Xenocide from Orson Scott Card wouldn't work in D&D universe. We systematically kill green scaly intelligent things. For being close and having the "evil" gene.

Make them work at an asylum in Call of Cthulu to make them truly work at fixing mentally disabled.

Would your Statue of Liberty golem have a torch with actual flame?

Handsome Rob
2008-10-10, 12:51 AM
Wow, Ascension, that is exactly what I was going to say. EXACTLY. So exact that I can't think of anything to add but to say that I am just floored.

Wow, you just got mindraped. Do you feel sullied and unusual?

Ascension
2008-10-10, 09:35 AM
Xenocide from Orson Scott Card wouldn't work in D&D universe. We systematically kill green scaly intelligent things. For being close and having the "evil" gene.

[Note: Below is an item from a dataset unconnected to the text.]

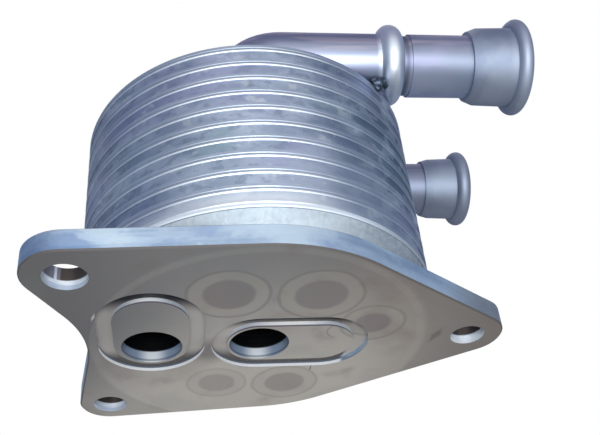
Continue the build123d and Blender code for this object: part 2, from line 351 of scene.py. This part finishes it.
plates = Finish("plate_metal")
shade = plates.shade
blotches = plates.noise(70, 6, (1.0, 1.0, 1.8))
patches = plates.noise(120, 3, (1.0, 1.0, 1.4))
tint = plates.noise(24, 3, (1.0, 1.0, 1.6))
wide_haze = plates.noise(14, 2, (1.0, 1.0, 1.2))
specks = plates.noise(700, 2)
frost = plates.noise(320, 5, (1.0, 1.0, 1.5))
# Where a painted pool of light lies, left of the middle.
painted_light_arc = plates.x.rise(-44, -20) * (1 - plates.x.rise(0, 28))
shaded_right_flank = plates.x.rise(6, 34)
wall = shade.mix(on_screen(122, 140, 166), on_screen(178, 190, 208), blotches.rise(0.36, 0.64))
wall = shade.mix(wall, on_screen(192, 204, 220), painted_light_arc * 0.4)
# Painted shade on the right flank, darker still at the right edge.
wall = shade.mix(wall, on_screen(86, 100, 122), shaded_right_flank * 0.68)
wall = shade.mix(wall, on_screen(156, 158, 162), (1 - plates.x.rise(-44, -30)) * 0.4)
wall = shade.mix(wall, on_screen(84, 86, 92), plates.x.rise(37, 46) * 0.5)
wall = shade.mix(wall, on_screen(104, 118, 146), frost.rise(0.5, 0.64) * 0.4)
wall = shade.mix(wall, on_screen(150, 154, 190), tint.rise(0.48, 0.64) * 0.6)
wall = shade.mix(wall, on_screen(126, 156, 168), (1 - tint.rise(0.34, 0.46)) * 0.6)
wall = shade.mix(wall, on_screen(186, 200, 212), wide_haze.rise(0.56, 0.72) * 0.6)
pale_patches = patches.rise(0.64, 0.7) * wide_haze.rise(0.4, 0.6)
wall = shade.mix(wall, on_screen(202, 214, 220), pale_patches * 0.7)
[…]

An all doctor party shouldn't. They're healers, not killers.

BobVosh
2008-10-10, 10:15 AM
An all doctor party shouldn't. They're healers, not killers.

Clerics and the class "healer" help with this :P

More over they tend to pay us for it.

chiasaur11
2008-10-10, 01:16 PM
An all doctor party shouldn't. They're healers, not killers.

Dr. McNinja may disagree with you on that front.

Subotei
2008-10-10, 02:33 PM
I once started writing a scenario where the idea was the PCs were escorting refugees, and had to get as many to safety as possible. My twist was I was going to award XP (telling the players, obviously) based on the proportion got to safety, rather than the combats etc involved along the way. Even had it planned that someone would give birth along the way to give an (XP based) tear of joy to my cynical PCs. Never got off the drawing board though, for some reason I cant recall now. People saved = XP seems a good motivator for this kind of healing/helping idea.

KillianHawkeye
2008-10-10, 02:45 PM
Would your Statue of Liberty golem have a torch with actual flame?

Only if it's animated by positively charged ectoplasm, and piloted using a tricked out NES Advantage controller. :smallamused:

Zuki
2008-10-10, 10:16 PM
For some reason the OP's campaign concept reminds me of a neat little Indy game called Dogs in the Vineyard. Anybody here familiar with it? You get to play Mormon gunslingers empowered by the Church to rove about through the frontier towns solving problems and curing what ails. You're theologically empowered to solve the problem in pretty much any way that's appropriate. It's got a great system for conflict escalation, as I recall.